38. Internal Divisions in the Craft Gilds.—Changes in town life occurred during this period corresponding quite closely to the enclosures and their results in the country. These consisted in the decay of the gilds, the dispersion of certain town industries through the rural districts, and the loss of prosperity of many of the old towns. In the earlier craft gilds each man had normally been successively an apprentice, a journeyman, and a full master craftsman, with a little establishment of his own and full participation in the administration of the fraternity. There was coming now to be a class of artisans who remained permanently employed and never attained to the position of master craftsmen. This was sometimes the result of a deliberate process of exclusion on the part of those who were already masters. In 1480, for instance, a new set of ordinances given to the Mercers' Gild of Shrewsbury declares that the fines assessed on apprentices at their entry to be masters had been excessive and should be reduced. Similarly, the Oxford Town Council in 1531 restricts the payment required from any person who should come to be a full brother of any craft in that town to twenty shillings, a sum which would equal perhaps fifty dollars in modern value. In the same year Parliament forbade the collection of more than two shillings and sixpence from any apprentice at the time of his apprenticeship, and of more than three shillings and fourpence when he enters the trade fully at the expiration of his time. This indicates that the fines previously charged must have been almost prohibitive. In some trades the masters required apprentices at the time of indenture to take an oath that they would not set up independent establishments when they had fulfilled the years of their apprenticeship, a custom which was forbidden by Parliament in 1536. In other cases it was no doubt the lack of sufficient capital and enterprise which kept a large number of artisans from ever rising above the class of journeymen.
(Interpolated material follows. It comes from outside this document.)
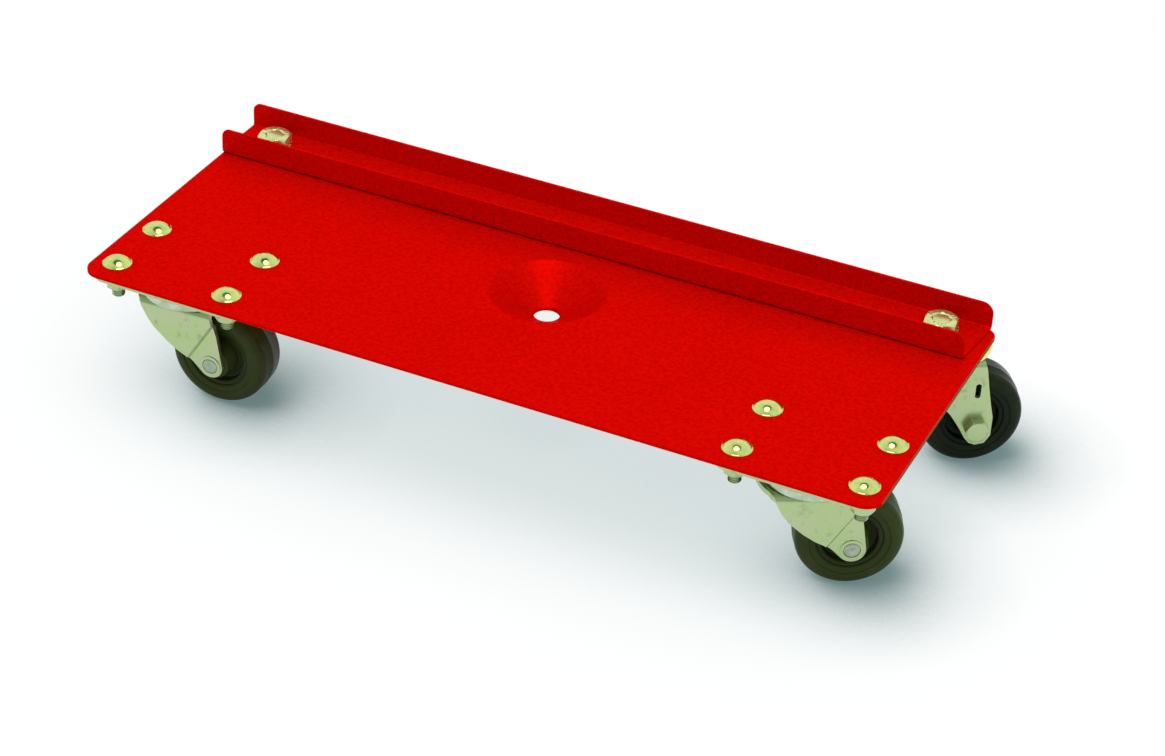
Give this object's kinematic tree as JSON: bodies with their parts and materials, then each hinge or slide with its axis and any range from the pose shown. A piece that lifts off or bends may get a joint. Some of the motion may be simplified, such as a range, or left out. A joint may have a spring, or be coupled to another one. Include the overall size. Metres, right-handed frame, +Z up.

Under these circumstances the journeymen evidently ceased to feel that they enjoyed any benefits from the organized crafts, for they began to form among themselves what are generally described as "yeomen gilds" or "journeymen gilds." At first the masters opposed such bodies and the city officials supported the old companies by prohibiting the journeymen from holding assemblies, wearing a special livery, or otherwise acting as separate bodies. Ultimately, however, they seem to have made good their position, and existed in a number of different crafts in more or less subordination to the organizations of the masters. The first mention of such bodies is soon after the Peasants' Rebellion, but in most cases the earliest rise of a journeyman gild in any industry was in the latter part of the fifteenth or in the sixteenth century. They were organizations quite similar to the older bodies from which they were a split, except that they had of course no general control over the industry. They had, however, meetings, officers, feasts, and charitable funds. In addition to these functions there is reason to believe that they made use of their organization to influence the rate of wages and to coerce other journeymen. Their relations to the masters' companies were frequently defined by regular written agreements between the two parties. Journeymen gilds existed among the saddlers, cordwainers, tailors, blacksmiths, carpenters, drapers, ironmongers, founders, fishmongers, cloth-workers, and armorers in London, among the weavers in Coventry, the tailors in Exeter and in Bristol, the shoemakers in Oxford, and no doubt in some other trades in these and other towns.
Among the masters also changes were taking place in the same direction. Instead of all master artisans or tradesmen in any one industry holding an equal position and taking an equal part in the administration of affairs of the craft, there came, at least in some of the larger companies, to be quite distinct groups usually described as those "of the livery" and those "not of the livery." The expression no doubt arose from the former class being the more well-to-do and active masters who had sufficient means to purchase the suits of livery worn on state occasions, and who in other ways were the leading and controlling members of the organization. This came, before the close of the fifteenth century, in many crafts to be a recognized distinction of class or station in the company. A statement of the members in one of the London fraternities made in 1493 gives a good instance of this distinction of classes, as well as of the subordinate body last described. There were said to be at that date in the Drapers' Company of the craft of drapers in the clothing, including the masters and four wardens, one hundred and fourteen, of the brotherhood out of the clothing one hundred and fifteen, of the bachelors' company sixty. It was from this prominence of the liveried gildsmen, that the term "Livery Companies" came to be applied to the greater London gilds. It was the wealthy merchants and the craftsmen of the livery of the various fraternities who rode in procession to welcome kings or ambassadors at their entrance into the city, to add lustre to royal wedding ceremonies, or give dignity to other state occasions. In 1483 four hundred and six members of livery companies riding in mulberry colored coats attended the coronation procession of Richard III. The mayors and sheriffs and aldermen of London were almost always livery men in one or another of the companies. A substantial fee had usually to be paid when a member was chosen into the livery, which again indicates that they were the wealthier members. Those of the livery controlled the policy of the gild to the exclusion of the less conspicuous members, even though these were also independent masters with journeymen and apprentices of their own.